MORTO NÃO FALA
Padres, psicanalistas e advogados têm o dever do segredo. O que ouvem de seus fiéis, pacientes ou clientes deve permanecer entre eles, sob pena de uma quebra ética imperdoável. Essa obrigação recaía também sobre Stênio (Daniel de Oliveira), trabalhador noturno no necrotério do Instituto Médico Legal. Por razões nunca explicadas, Stênio tem o dom de ouvir os mortos.

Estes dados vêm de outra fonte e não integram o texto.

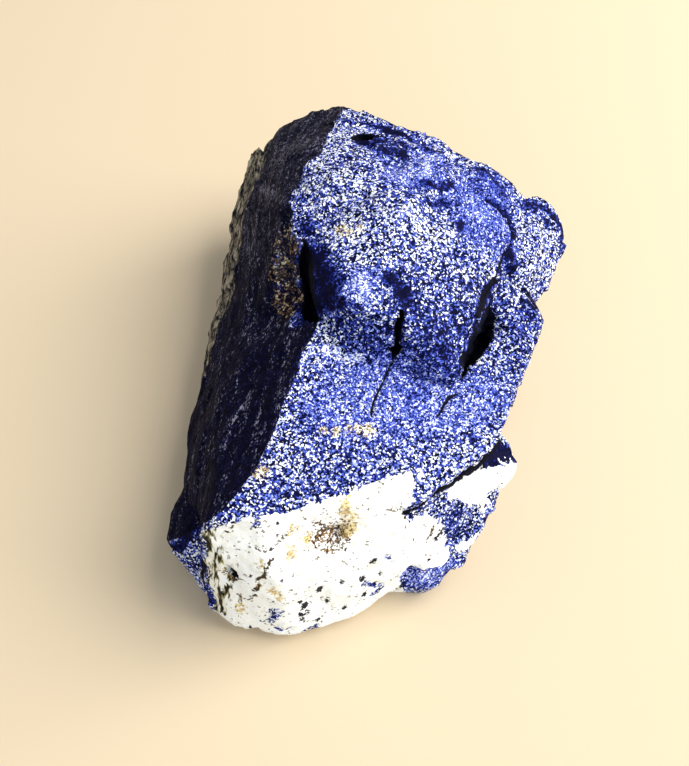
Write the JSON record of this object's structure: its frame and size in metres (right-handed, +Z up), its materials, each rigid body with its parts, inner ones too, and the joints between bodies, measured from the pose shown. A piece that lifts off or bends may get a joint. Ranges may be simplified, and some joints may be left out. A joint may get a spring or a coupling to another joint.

Somente aos seus ouvidos, os pobres cadáveres lamentam seu destino, praguejam contra a imobilidade, fazem pedidos e eventualmente contam coisas que não deveriam sair das quatro paredes da morgue.
Mas eis que o ciúme vai levar Stênio a romper o silêncio e detonar um rastilho de maldição sobre os personagens à sua volta.
MORTO NÃO FALA combina humor negro e sintagmas dos filmes de zumbi e de casa mal assombrada. O humor nem sempre é voluntário, mas o filme de Dennison Ramalho se equilibra bem na fronteira entre a comédia e o horror. Por exemplo, é tão engraçado quanto assustador ver os cadáveres falarem com voz trevosa enquanto movem somente os lábios e as pupilas. Ou as formas como a mulher de Stênio (Fabíula Nascimento) reaparece para reclamar sua vingança.
A boa fatura artesanal do thriller baseia-se muito fortemente na direção de arte, que só falha na simulação das peles cortadas dos mortos nas autópsias. De resto, é um filme de gênero eficiente, bem conduzido e muito bem interpretado. Não pretende trabalhar com grandes significados, nem tenta ser metáfora de nada, mas poderia ter sido extraído de um conto de Edgar Allan Poe.